Disturbance Observer-Based Tracking Controller for Uncertain Marine Surface Vessel

In this study, a novel control framework is proposed to improve the tracking performance of uncertain marine vessels which work in enhanced sea states. The proposed control strategy is based on incorporating a fixed-time nonlinear disturbance observer (FTNDO) in a fixed-time convergent backstepping control. More specifically, the FTNDO is developed to reconstruct the total uncertainties due to the system uncertainty and unknown time-varying exterior disturbances. In comparison with the existing disturbance observers, the FTNDO guarantees that the estimation errors will converge to the origin within a predefined time even if the initial estimation errors tend toward infinity. This feature is quite important in the closed-loop system stability analysis as the separation principle does not hold in nonlinear systems. Besides, it does not require the restricting assumption that the upper bound of the lumped uncertainty or its time derivative has to be bounded or known.
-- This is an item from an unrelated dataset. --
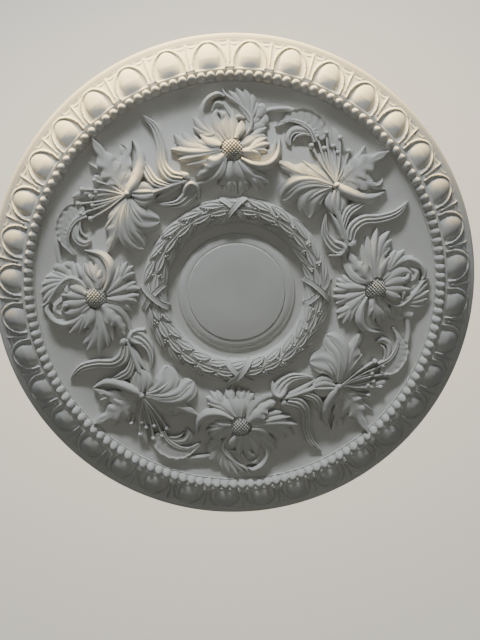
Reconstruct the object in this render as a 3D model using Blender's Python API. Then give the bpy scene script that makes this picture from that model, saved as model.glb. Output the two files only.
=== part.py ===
"""Ceiling rose: a round cast plaster ornament that is fixed to a ceiling, carved side down.

It has an egg-and-dart rim, a row of beads, a swelling field with four daisies and four lilies
on their stems, and a laurel wreath round a plain centre disc.

Frame: metres, +Z up. The flat back lies at z = 0 with its centre at the origin, and the carved
face looks down. Everything is shaped face up and the finished casting is turned over.
"""
import bpy
import bmesh
from math import atan2, cos, hypot, pi, radians, sin, sqrt
from mathutils import Matrix, Vector

MM = 0.001

# Rim: widths run from the edge inwards, heights rise from the ceiling
rose_radius = 256.5 * MM
edge_thickness = 5.0 * MM
outer_slope_width = 6.5 * MM
outer_slope_rise = 3.0 * MM
ovolo_foot_height = 10.0 * MM
ovolo_width = 30.5 * MM
ovolo_rise = 18.0 * MM
fillet_width = 2.0 * MM

# Egg and dart
egg_count = 36
egg_half_width = 11.0 * MM
egg_depth = 4.6 * MM
egg_end_margin = 2.2 * MM
husk_gap = 4.6 * MM
husk_relief = 1.7 * MM
dart_relief = 1.9 * MM
bud_relief = 2.6 * MM

# Bead row
bead_length = 9.2 * MM
bead_height = 3.4 * MM
bead_row_drop = 4.0 * MM
drop_run = 1.4 * MM

# Field: a swelling ring that carries the flowers, with a hollow outside it
hollow_radius = 187.0 * MM
hollow_height = 21.0 * MM
swell_radius = 123.0 * MM
swell_height = 33.0 * MM

# Laurel wreath
wreath_radius = 83.6 * MM
wreath_half_width = 12.8 * MM
wreath_crest_height = 38.5 * MM
wreath_foot_height = 30.0 * MM
leaf_count = 24
leaf_step = 1.3 * MM
ribbon_width = 5.0 * MM
ribbon_thickness = 1.6 * MM
ribbon_slant = 9.0

# Centre
recess_height = 27.5 * MM
plinth_radius = 60.6 * MM
plinth_rise = 1.3 * MM
disc_radius = 50.4 * MM
disc_height = 32.0 * MM
disc_step = 1.4 * MM

# Flowers and leaves: how they are set into the field
sector_count = 4
embed_depth = 2.6 * MM
tip_sink = 2.0 * MM
heart_radius = 11.6 * MM
heart_height = 12.5 * MM

# The flowers are drawn in millimetres on a field of these two radii, and stretched to fit
DRAWN_INNER = 96.4
DRAWN_OUTER = 206.9
DAISY = (0.0, 142.0)
LILY = (-105.0, 102.0)

# A petal: bearing and reach of its root, bearing and reach of its tip, bow to the left as a
# share of its length, half width and height, in degrees and millimetres
DAISY_PETALS = (
    (-90, 12, -73, 45, -0.01, 8.0, 7.5),
    (-99, 12, -95, 41, -0.03, 6.0, 7.0),
    (-78, 12, -50, 49, -0.04, 7.0, 7.0),
    (-48, 12, 12, 50, -0.37, 5.5, 8.5),
    (-15, 11, 19, 39, -0.22, 7.0, 9.0),
    (60, 12, 96, 58, -0.31, 5.5, 11.0),
    (55, 33, 70, 59, -0.06, 7.0, 8.5),
    (110, 12, 88, 37, 0.09, 6.0, 10.0),
    (138, 12, 98, 52, 0.44, 5.5, 11.0),
    (145, 13, 130, 51, 0.09, 6.0, 8.0),
    (166, 12, 147, 46, 0.32, 7.0, 9.5),
    (180, 12, 178, 61, 0.03, 6.0, 8.5),
    (207, 11, 214, 46, 0.04, 7.0, 9.0),
)
LILY_PETALS = (
    (117, 7, 122, 58, 0.07, 9.5, 6.5),
    (108, 6, 86, 48, 0.12, 6.5, 7.5),
    (72, 3, 83, 44, -0.13, 5.0, 11.5),
    (-51, 6, -35, 37, -0.28, 7.5, 10.0),
    (-79, 5, -77, 50, -0.18, 8.5, 9.0),
    (-104, 4, -105, 49, -0.17, 8.0, 8.5),
    (20, 7, 0, 29, 0.1, 5.5, 8.5),
)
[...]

A backstepping control with a compensation control part is then designed to make the tracking errors converge to the origin within a finite time regardless of initial tracking errors. The compensation control is developed by means of the estimated signal and applied to totally reject the total uncertainty. The global fixed-time stabilization of the closed-loop system is investigated through the Lyapunov stability criterion. Numerical simulation results conducted on an uncertain marine surface vessel confirm the superior control performance and efficiency of the planned method in comparison with the existing disturbance observer-based tracking control strategies.